Obiettivo “media company”. E’ con questa strategia che la società d’investimento statunitense RedBird è pronta all’ingresso nel Milan come nuovo socio di controllo.
L’obiettivo è creare, come già avviene negli Stati Uniti (con i club nel baseball, nel basket e nel football americano) sinergie in altri settori, che non siano strettamente il calcio (tv, immobiliare, retail), in modo da aumentare il giro d’affari della società rossonera che oggi, nella stagione 2020-2021, si aggira sui 260 milioni di euro.
RedBird ha una forte specializzazione in questo settore. Inoltre, vede nel Milan un brand globale. Si tratta di una strategia che accomuna molti fondi d’investimento che vogliono, almeno a parole, investire sul calcio.
Oltre un anno fa anche un private equity di primo piano, come Bc Partners, ha avviato discussioni (poi tramontate) con la famiglia Zhang per acquistare l’Inter. Anche in quel caso c’era il progetto di far diventare l’Inter una “media company”.

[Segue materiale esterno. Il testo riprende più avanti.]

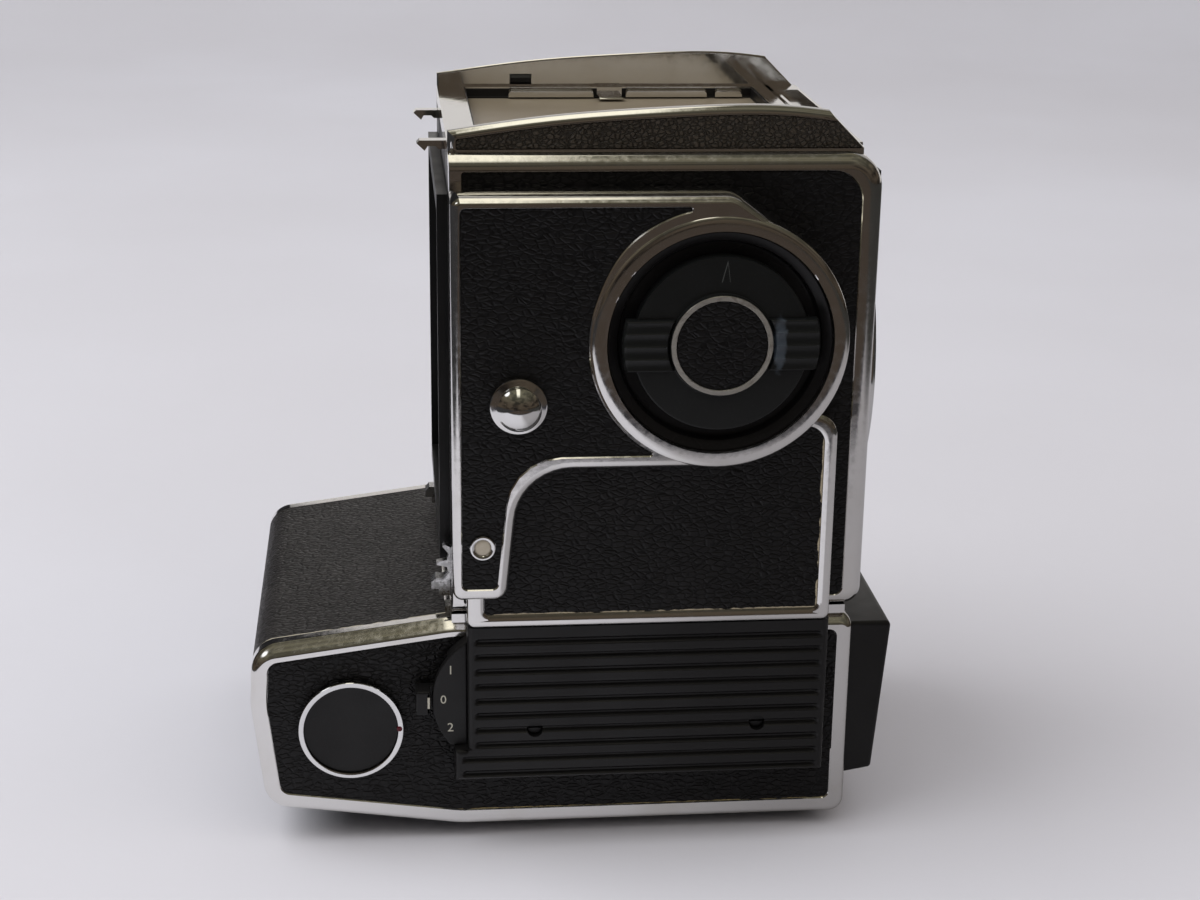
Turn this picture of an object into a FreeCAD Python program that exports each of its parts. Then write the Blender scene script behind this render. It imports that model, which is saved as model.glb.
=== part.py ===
"""Motor-driven medium format reflex camera body, without lens, magazine or finder.

Frame: +X points out through the lens mount, +Y to the camera's left side, +Z up.
The origin is the middle of the tripod thread's mouth, in the plane the camera stands on.
All sizes are millimetres.
"""
import FreeCAD, Part
import math
import os

V = FreeCAD.Vector

# Body shell: the bright cube that carries lens, magazine and finder
shell_length = 73.0
shell_width = 72.0
shell_bottom = 43.6
shell_height = 81.5
shell_wall = 2.2
shell_edge_radius = 2.8
leather_thickness = 0.6
band_side = 3.6
band_side_top = 3.0
band_side_bottom = 2.4
band_corner_radius = 5.0
band_low_corner_radius = 1.5
leather_clearance = 0.4
small_chamfer = 0.5

rear_x = -shell_length / 2
front_x = shell_length / 2
side_y = shell_width / 2
shell_top = shell_bottom + shell_height
inner_front_x = front_x - shell_wall
inner_side_y = side_y - shell_wall

# Lens axis, film gate and the light box between them
lens_axis_z = shell_bottom + shell_height / 2
gate_size = 56.0
box_floor_margin = 5.35
box_inner_half = 30.0
box_wall = 1.5
box_floor_z = lens_axis_z - gate_size / 2 - box_floor_margin
box_top_z = 120.6
throat_clearance = 0.5
rear_plate_thickness = 2.0
rear_rim_height = 1.8
rear_rim_half = 33.0
rear_rim_half_width = 29.8
slot_edge = 0.1
rear_plate_x = rear_x + rear_plate_thickness

# Lens mount ring
mount_flange_radius = 31.0
mount_flange_height = 1.4
mount_spigot_radius = 29.3
mount_bore_radius = 27.0
mount_bore_depth = 2.2
mount_lug_radius = 25.0
mount_lug_thickness = 1.5
mount_lug_angle = 40.0
mount_lug_root = 0.4
mount_lugs = 3
mount_first_lug = -60.0
mount_relief_radius = 28.0
mount_spigot_depth = 3.0
mount_face_x = front_x + mount_flange_height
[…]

Quello tra i fondi di private equity e gli investimenti nel calcio è però un rapporto contraddittorio. Tante buone intenzioni, ma alla fine pochi investimenti. Elliott, che potrebbe essere il primo fondo d’investimento in Italia a vincere un campionato di calcio di Serie A, è diventato proprietario del Milan grazie all’escussione di un pegno, quello sul finanziamento al misterioso cinese Yonghong Li.
Non ci sono state, invece, fino ad oggi, operazioni classiche dei private equity su una squadra di calcio in Italia, cioè un cosiddetto “leverage buyout”, con l’utilizzo di leva finanziaria: è facilmente spiegabile visto che nelle attuali situazioni dei club italiani, che bruciano cassa anziché generarla, sarebbe impossibile.
A dir la verità questa tipologia di operazioni è difficilmente riscontrabile anche nel calcio europeo. Bisogna risalire nel tempo al 2005, quando la famiglia americana Glazer lanciò un’Opa ostile da 1,47 miliardi di dollari sul quotato Manchester United, con un “leverage buyout”: facendo, quindi, leva sui debiti contratti per perfezionare l’acquisto, scaricandoli sulla società comprata.
In Italia gli ultimi cambi di proprietà mostrano così tutte operazioni di tipologia non comparabile. Silvio Berlusconi ha ceduto nel 2017 il Milan al misterioso cinese Yonghong Li sulla base di un enterprise di 740 milioni. Per raggiungere l’obiettivo era stato necessario un finanziamento di 300 milioni proprio di Elliott a Mister Li, ma il prestito era stato concesso a monte, cioè nella holding di controllo del club rossonero.
Enrico Preziosi ha venduto lo scorso anno il Genoa agli americani di 777 Partners, gruppo finanziario che tuttavia non è assimilabile a un fondo. L’operazione ha avuto il prezzo simbolico di un euro.
Ci sono, infine, gli imprenditori americani come Dan Friedkin e Rocco Commisso che hanno comprato negli anni passati AS Roma e Fiorentina, in parte, con finanziamenti a monte della catena di controllo.
Proprio se si guardano gli investitori americani, c’è un filo rosso che li accomuna sul calcio europeo: le squadre del Vecchio Continente, anche le più blasonate, hanno valutazioni a saldo se confrontate con quelle delle società sportive americane, nel baseball, basket e football americano, che vengono comprate a multipli ben più elevati.
Quindi gli 1,3 miliardi del Milan, per alcuni versi, potrebbero essere considerati un buon affare da RedBird, soprattutto nel caso in cui riuscisse a far crescere il valore globale del club rossonero.